01 Haziran 2013

Medya da suskun, bu halkı kim kandırıyor?

Türkiye, uzun süredir tanık olmadığı görüntülere sahne oldu dün. İstanbul'dan ülkeye yayılan protestolarda on binler sokağa çıktı

 

Türkiye, uzun süredir tanık olmadığı görüntülere sahne oldu dün. İstanbul'dan ülkeye yayılan protestolarda on binler sokağa çıktı.

Ve yine Türkiye, çok uzun süredir tanık olduğu bir tavrı, dün bir kez daha tecrübe etti. Ana akım medya, sokaklara dökülen on binlerce insanın bu ülkenin toplumsal protesto tarihine geçirdiği görüntüleri geçiştirmeye çalıştı.

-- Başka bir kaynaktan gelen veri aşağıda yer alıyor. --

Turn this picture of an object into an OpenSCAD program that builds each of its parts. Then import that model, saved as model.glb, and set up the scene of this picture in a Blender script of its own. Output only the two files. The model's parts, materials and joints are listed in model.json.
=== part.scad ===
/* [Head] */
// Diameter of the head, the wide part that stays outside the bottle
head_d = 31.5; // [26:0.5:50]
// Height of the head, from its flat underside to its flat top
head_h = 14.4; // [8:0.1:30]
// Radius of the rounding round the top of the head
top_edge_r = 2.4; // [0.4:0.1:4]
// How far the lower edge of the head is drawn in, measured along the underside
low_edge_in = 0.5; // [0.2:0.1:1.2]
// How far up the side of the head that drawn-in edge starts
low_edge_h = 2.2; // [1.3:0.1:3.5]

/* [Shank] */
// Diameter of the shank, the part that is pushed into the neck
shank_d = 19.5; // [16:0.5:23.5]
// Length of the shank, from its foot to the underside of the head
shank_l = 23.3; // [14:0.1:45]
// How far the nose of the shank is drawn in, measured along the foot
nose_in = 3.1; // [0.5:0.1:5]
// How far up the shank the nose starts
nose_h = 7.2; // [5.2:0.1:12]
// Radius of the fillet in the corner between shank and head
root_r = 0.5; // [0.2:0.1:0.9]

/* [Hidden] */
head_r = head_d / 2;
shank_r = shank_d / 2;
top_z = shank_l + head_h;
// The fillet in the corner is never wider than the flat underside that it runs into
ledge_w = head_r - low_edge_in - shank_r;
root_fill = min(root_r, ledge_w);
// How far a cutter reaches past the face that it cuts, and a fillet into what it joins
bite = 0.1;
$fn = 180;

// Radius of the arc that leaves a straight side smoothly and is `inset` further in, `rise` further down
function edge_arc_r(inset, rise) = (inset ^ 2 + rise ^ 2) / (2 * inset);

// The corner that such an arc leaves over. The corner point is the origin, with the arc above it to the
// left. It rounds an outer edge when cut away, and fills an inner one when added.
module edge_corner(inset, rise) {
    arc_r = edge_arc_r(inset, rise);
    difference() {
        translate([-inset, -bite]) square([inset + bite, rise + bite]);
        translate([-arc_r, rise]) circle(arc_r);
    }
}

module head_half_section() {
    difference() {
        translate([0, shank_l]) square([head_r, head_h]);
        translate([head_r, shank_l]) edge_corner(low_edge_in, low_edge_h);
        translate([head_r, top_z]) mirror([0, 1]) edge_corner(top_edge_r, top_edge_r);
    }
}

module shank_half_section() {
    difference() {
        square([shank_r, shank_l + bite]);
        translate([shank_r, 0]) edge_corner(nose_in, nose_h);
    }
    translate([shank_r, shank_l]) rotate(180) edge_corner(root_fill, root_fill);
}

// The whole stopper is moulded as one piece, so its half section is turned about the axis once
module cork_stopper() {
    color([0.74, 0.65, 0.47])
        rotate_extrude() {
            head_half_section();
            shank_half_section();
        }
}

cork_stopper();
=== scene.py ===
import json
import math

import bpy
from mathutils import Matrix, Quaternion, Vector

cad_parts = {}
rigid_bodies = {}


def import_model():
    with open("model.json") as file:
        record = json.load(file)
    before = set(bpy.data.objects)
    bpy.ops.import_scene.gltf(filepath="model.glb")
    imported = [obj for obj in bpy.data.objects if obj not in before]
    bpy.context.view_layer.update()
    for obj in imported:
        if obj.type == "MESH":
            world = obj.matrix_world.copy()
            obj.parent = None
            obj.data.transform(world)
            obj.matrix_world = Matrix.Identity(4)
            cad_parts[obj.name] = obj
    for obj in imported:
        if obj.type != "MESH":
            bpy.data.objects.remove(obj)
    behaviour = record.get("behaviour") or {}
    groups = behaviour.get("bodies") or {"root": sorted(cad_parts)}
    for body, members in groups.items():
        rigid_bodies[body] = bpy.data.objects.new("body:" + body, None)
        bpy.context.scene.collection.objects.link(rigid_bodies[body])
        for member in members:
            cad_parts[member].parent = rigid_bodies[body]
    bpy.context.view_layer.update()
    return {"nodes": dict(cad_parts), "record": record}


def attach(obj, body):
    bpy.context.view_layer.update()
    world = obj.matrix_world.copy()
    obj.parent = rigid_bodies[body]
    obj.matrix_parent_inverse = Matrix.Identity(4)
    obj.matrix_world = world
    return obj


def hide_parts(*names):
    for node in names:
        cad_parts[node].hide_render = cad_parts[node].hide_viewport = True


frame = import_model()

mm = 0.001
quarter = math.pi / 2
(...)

İstanbul Valisi Hüseyin Avni Mutlu ile İstanbul Büyükşehir Belediye Başkanı Kadir Topbaş'a göre, İstanbul'da Gezi Parkı'na sahip çıkmaya çalışan onbinlerce protestocu birileri tarafından kandırılmış, istismar edilmiş insanlardan oluşuyordu.

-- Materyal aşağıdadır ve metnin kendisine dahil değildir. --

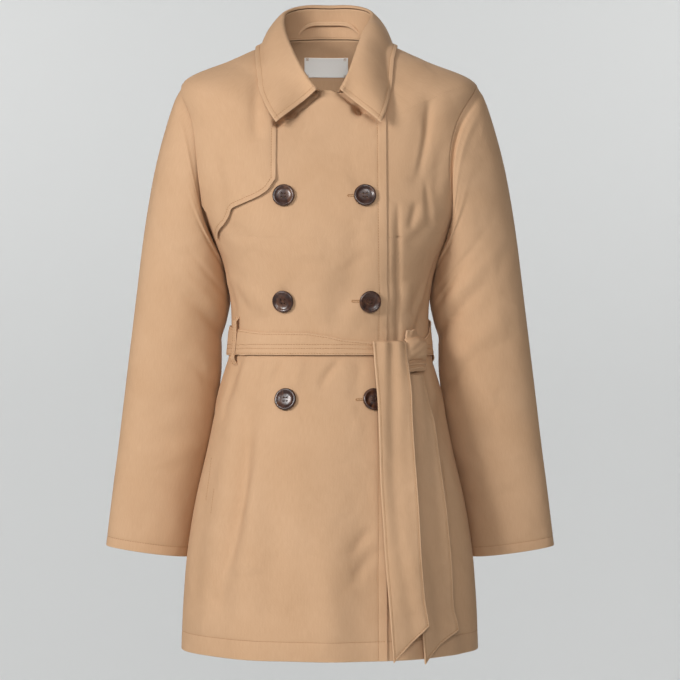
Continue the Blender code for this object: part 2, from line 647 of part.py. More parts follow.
def tail_grid(rows, end_z, out, steps, columns):
    """A hanging strap on the skirt, its edges read from the table and its end cut on a slant."""
    edges = table(TAIL_COLUMNS, rows)
    share = np.linspace(0, 1, columns + 1)
    top = edges["z"][0]
    end = end_z[0] + (end_z[1] - end_z[0]) * share
    z = top + (end - top) * np.linspace(1, 0, steps + 1)[:, None]
    near = np.interp(-z, -edges["z"], edges["near_x"])
    far = np.interp(-z, -edges["z"], edges["far_x"])
    x = near * (1 - share) + far * share
    angle, station = place_at(x, z, out)
    grid = torso(angle, station, out)
    grid[..., 2] = z
    return grid, torso_normal(angle, station)


def build_tails(cotton, collection):
    rear, _ = tail_grid(REAR_TAIL, REAR_TAIL_END_Z, REAR_TAIL_OUT, 14, 4)
    cloth("belt_tail_rear", rear, cotton, collection, BELT_WALL)
    front, normal = tail_grid(FRONT_TAIL, FRONT_TAIL_END_Z, FRONT_TAIL_OUT, 16, 4)
    fold = tail_fold(front[-1], normal[-1])
    cloth("belt_tail_front", np.concatenate([front, fold]), cotton, collection, BELT_WALL)


def tail_fold(top, normal):
    """The front tail's first stretch, which turns back over the belt's upper edge."""
    rise = np.array([0.0, 0.0, 1.0])
    back = -unit(normal * (1, 1, 0))
    turn = np.radians(TAIL_FOLD_TURNS)[:, None, None]
    return top + TAIL_FOLD_RADIUS * (rise * np.sin(turn) + back * (1 - np.cos(turn)))


def build_knot(cotton, collection):
    x = np.linspace(*KNOT_X, KNOT_COLUMNS + 1)
    share = np.linspace(0, 1, KNOT_ROWS + 1)[:, None]
    z = KNOT_Z[0] + (KNOT_Z[1] - KNOT_Z[0]) * share + KNOT_SLANT * (x - KNOT_X[0])
    crown = KNOT_CROWN * np.sin(math.pi * share) ** 0.5
    pleats = KNOT_PLEAT_DEPTH * (1 - share) * np.cos(2 * math.pi * KNOT_PLEATS * share)
    out = BELT_CLEARANCE + 2 * BELT_WALL + KNOT_GAP + crown + pleats + 0 * x
    angle, station = place_at(x + 0 * z, z, out)
    cloth("belt_knot", torso(angle, station, out), cotton, collection, BELT_WALL)


def build_buttons(horn, collection, cutters):
    mesh = button_mesh(horn, collection, cutters)
    for column, x in BUTTON_COLUMNS_X.items():
        for row, z in BUTTON_ROWS_Z.items():
            x_here = x + BUTTON_SHIFT_X.get((column, row), 0.0)
            angle, station = place_at(x_here, z)
            normal = Vector(torso_normal(angle, station))
            seat = Vector(torso(angle, station, lap_lift(angle)))
            seat += normal * (BUTTON_SEAT + cloth_rise(x_here, z, seat, normal))
            button = bpy.data.objects.new(f"button_{column}_{row}", mesh)
            turn = normal.to_track_quat("Z", "Y").to_matrix().to_4x4()
            button.matrix_world = Matrix.Translation(seat) @ turn
            collection.objects.link(button)


def cloth_rise(x, z, seat, normal):
    """How far the cloth under a button stands above the point at its middle."""
    turn = np.linspace(0, 2 * math.pi, 13)[:-1]
    radius = BUTTON_PROFILE[-2][0]
    angle, station = place_at(x + radius * np.cos(turn), z + radius * np.sin(turn))
    rim = torso(angle, station, lap_lift(angle))
    return max(0.0, ((rim - np.array(seat)) @ np.array(normal)).max())


def button_mesh(horn, collection, cutters):
    """A turned button with a raised rim and four thread holes."""
    profile = bpy.data.meshes.new("button_profile")
    points = [(radius, 0.0, height) for radius, height in BUTTON_PROFILE]
    profile.from_pydata(points, [(i, i + 1) for i in range(len(points) - 1)], [])
    blank = bpy.data.objects.new("button_blank", profile)
    collection.objects.link(blank)
    screw = blank.modifiers.new("turned", "SCREW")
    screw.steps = screw.render_steps = BUTTON_STEPS
    screw.use_merge_vertices = True
    screw.merge_threshold = 0.0001
    drill = blank.modifiers.new("holes", "BOOLEAN")
    drill.operation = "DIFFERENCE"
    drill.object = button_drill(cutters)
    graph = bpy.context.evaluated_depsgraph_get()
    mesh = bpy.data.meshes.new_from_object(blank.evaluated_get(graph))
    mesh.name = "button"
    mesh.materials.clear()
    mesh.materials.append(horn)
    mesh.shade_smooth()
    mesh.set_sharp_from_angle(angle=math.radians(40))
    bpy.data.objects.remove(blank)
    return mesh


def button_drill(cutters):
    """Four small cylinders that cut the thread holes."""
    shape = bmesh.new()
    half = BUTTON_HOLE_PITCH / 2
    for x in (-half, half):
        for y in (-half, half):
            bmesh.ops.create_cone(shape, cap_ends=True, segments=6, radius1=BUTTON_HOLE_RADIUS,
                                  radius2=BUTTON_HOLE_RADIUS, depth=0.02,
                                  matrix=Matrix.Translation((x, y, 0.002)))
    mesh = bpy.data.meshes.new("button_drill")
    shape.to_mesh(mesh)
    shape.free()
    drill = bpy.data.objects.new("button_drill", mesh)
    drill.hide_render = True
    drill.display_type = "WIRE"
    cutters.objects.link(drill)
    return drill


def back_place_at(x, z):
    """Angle and station of the back's point that has this x and z."""
    x, z = np.broadcast_arrays(x, z)
    angle = np.full(x.shape, math.pi)
    for _ in range(12):
        station = station_at_z(angle, z)
        angle = bisect(lambda turn: -torso_ring(turn, station)[..., 0], -x, math.pi / 2, math.pi * 3 / 2)
    return angle, station


def build_label(satin, collection):
    angle, station = back_place_at(np.linspace(*LABEL_X, 7), np.linspace(*LABEL_Z, 4)[:, None])
    grid = torso(angle, station, -(WALL + LABEL_GAP))
    cloth("neck_label", grid[:, ::-1], satin, collection, LABEL_WALL)


def build_hanger(cotton, collection):
    """The hanging loop, a narrow strap that arches up from the back neck seam over the stand."""
    share = np.linspace(-1, 1, 15)
    seam, roll, _ = collar_lines(200)
    stand = np.concatenate([seam, (seam + roll) / 2, roll])
    x = HANGER_CENTRE_X + HANGER_HALF * share
    middle_z = HANGER_Z + HANGER_RISE * (1 - share**4)
    rows = []
    for side in (-0.5, 0.5):
        z = middle_z + HANGER_WIDTH * side
        back = stand[stand[:, 1] > 0]
        distance = (back[:, None, 0] - x) ** 2 + (back[:, None, 2] - z) ** 2
        y = back[distance.argmin(axis=0), 1]
        rows.append(np.stack([x, y, z], axis=1))
    grid = np.array(rows)
    smooth_y = grid[..., 1].mean(axis=0)
    fit = np.polyval(np.polyfit(x, smooth_y, 4), x)
    grid[..., 1] = fit - HANGER_END_GAP - HANGER_SLACK * (1 - share**2)
    cloth("hanger_loop", grid, cotton, collection, HANGER_WALL)


def main():
    clear_scene()
    coat = make_collection("trench_coat")
    cutters = make_collection("cutters")
    cotton, horn, satin = (make_material(*finish) for finish in (COTTON, HORN, SATIN))
    tree = skin_tree()
    build_fronts(cotton, coat)
    build_back(cotton, coat)
    build_sleeves(cotton, coat)
    build_collar(cotton, coat, tree)
    build_flap(cotton, coat)
    build_belt(cotton, coat)
    build_belt_loops(cotton, coat)
    build_tails(cotton, coat)
    build_knot(cotton, coat)
    build_buttons(horn, coat, cutters)
    build_label(satin, coat)
    build_hanger(cotton, coat)


main()
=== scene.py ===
"""Looks of a short double-breasted trench coat with a tied belt, filled out with no wearer.

Metres, +Z up, with the coat's front towards -Y and the wearer's left at +X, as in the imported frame.
Each cloth piece is a fine shell on the form of its CAD solid, with creases, rolled edges and sewing.
"""

import logging
import math
from dataclasses import dataclass, field, replace
from enum import Enum, StrEnum
from typing import Callable, Iterable, Sequence

import bmesh
import bpy
import numpy as np
from mathutils import Matrix, Vector
from mathutils.bvhtree import BVHTree
from mathutils.kdtree import KDTree


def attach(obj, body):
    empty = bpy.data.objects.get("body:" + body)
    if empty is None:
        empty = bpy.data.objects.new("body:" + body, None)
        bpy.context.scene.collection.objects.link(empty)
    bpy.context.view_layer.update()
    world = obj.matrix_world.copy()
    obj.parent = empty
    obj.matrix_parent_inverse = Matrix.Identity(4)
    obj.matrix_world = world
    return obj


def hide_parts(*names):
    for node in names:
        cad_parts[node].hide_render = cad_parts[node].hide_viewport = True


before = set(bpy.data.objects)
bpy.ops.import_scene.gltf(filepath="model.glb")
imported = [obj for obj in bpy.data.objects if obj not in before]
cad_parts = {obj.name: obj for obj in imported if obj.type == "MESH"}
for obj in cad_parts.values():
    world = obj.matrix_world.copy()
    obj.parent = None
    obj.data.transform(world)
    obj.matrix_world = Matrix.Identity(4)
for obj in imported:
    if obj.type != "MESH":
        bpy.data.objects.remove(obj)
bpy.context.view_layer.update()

LOG = logging.getLogger("trench_coat")
Array = np.ndarray
Socket, Material, Object = bpy.types.NodeSocket, bpy.types.Material, bpy.types.Object
Pair = tuple[float, float]
MM = 0.001

# Cloth and seams, as in the solids
WALL = 1.6 * MM
COLLAR_WALL = 2.2 * MM
BELT_WALL = 2.8 * MM
LABEL_WALL = 1.0 * MM
HANGER_WALL = 1.2 * MM
SEAM_GAP = 0.3 * MM
LAYER_LIFT = WALL + 1.1 * MM

# Rows of points beside an edge: shares of its rolled rim, and distances on both sides of a line of stitches
ROLL = 1.3 * MM
RIBBON_ROLL = 0.8 * MM
RIM_ROWS = (0.12, 0.4, 1.0, 2.2)
STITCH_ROWS = (-2.4 * MM, -1.1 * MM, 0.0, 1.1 * MM, 2.4 * MM)
LEAST_STEP = 0.11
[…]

Başbakan Tayyip Erdoğan'ın Mısır'da Hüsnü Mübarek'ten Suriye'de Beşşar Esad'a kadar “Sesine kulak ver” dediği halk, bu ülkede ses verince böyle oluyor işte; kandırılmış!

Ne düşünmüştür 17 yaşındaki o kız çocuğu, polisin 1 Mayıs'ta kafatasını kırdığı Dilan? Ne düşünmüştür, vali ve belediye başkanının “kandırılmış, istismar edilmiş  insanlar” teşhisini dinlerken? Vali Mutlu'nun daha bir ay önce, öyle olmadığı halde kendisini “yasadışı örgüt üyesi bir militan” ilan etmesini; taşımadığı halde elinde molotof kokteyli olduğunu öne süren emniyetin iddialarını hatırlamış mıdır?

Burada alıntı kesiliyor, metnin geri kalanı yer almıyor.